Thanks! I personally reckon it owes more to Disney than fairy tales - but I had fun writing it.
Oh yeah, I've read Alice!
oh dear God! don't get me started on Disney !!!(bagging the bejeesus out of it, that is! Grrr..talk about sucking the life and soul out of Winnie-The-Pooh! *shudder* [read the original - it's awesome])...but I s'pose you've got to start somewhere. *sigh*
There seems to be a kind of 'Fairy Tale' subconscious (or what Terry Prachett calls 'white knowledge) in our culture which I find very intriguing.
Your next stop: Brothers Grim. (I'd highly recommend the story entitled 'the golden key' - but perhaps you need a warped sense of humour to appreciate it. 'Clever Alice' (also Grimm) is also quite a gem).
Sorry to get so longwinded. Just ignore me.
Oh, I've read Grimm! But that was my point, I'd say the language in this draws less from fairy tales, and more from a Disneyfied retelling of fairytales - hence the use of odd terms like 'Palfrey', 'Paramour', 'whey-faced', 'swain', etc - they're archaic, but they're the sort of words you'd expect to find in a Disney retelling of a fairytale than a Grimm fairytale.

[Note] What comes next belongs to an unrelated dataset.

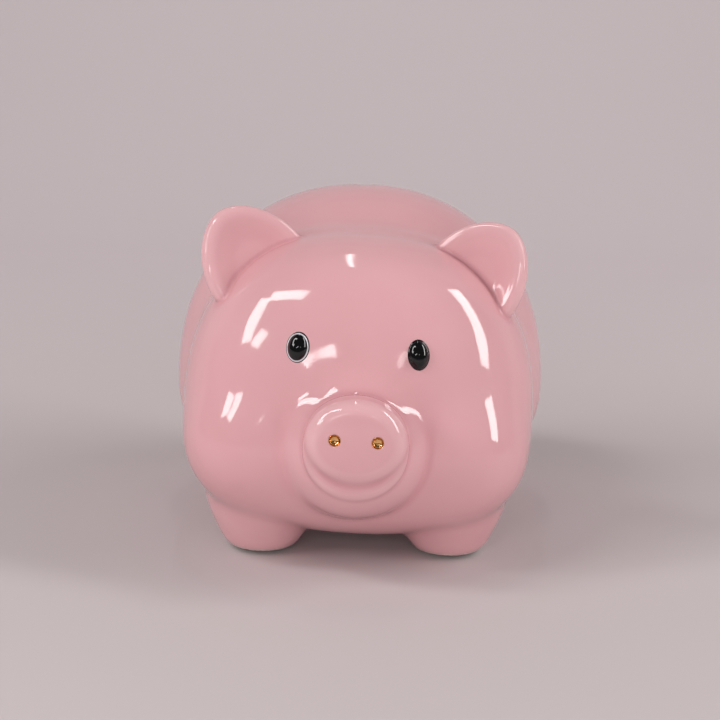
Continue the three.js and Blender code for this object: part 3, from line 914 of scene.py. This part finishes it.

Anyway, minor point. Glad you like it.
sorry to completely miss your point.
love the language.
hate Disney retellings.
very cool that you've read Grimm.
Well, I think it was a minor point I was making anyway. It would be futile of me to try offer an explanation for a post I'd written, sort of like one of those awful modernist poems you read where you end up spending more time in the footnotes than in the poem itself.
I reckon the writing should be able to stand on its own.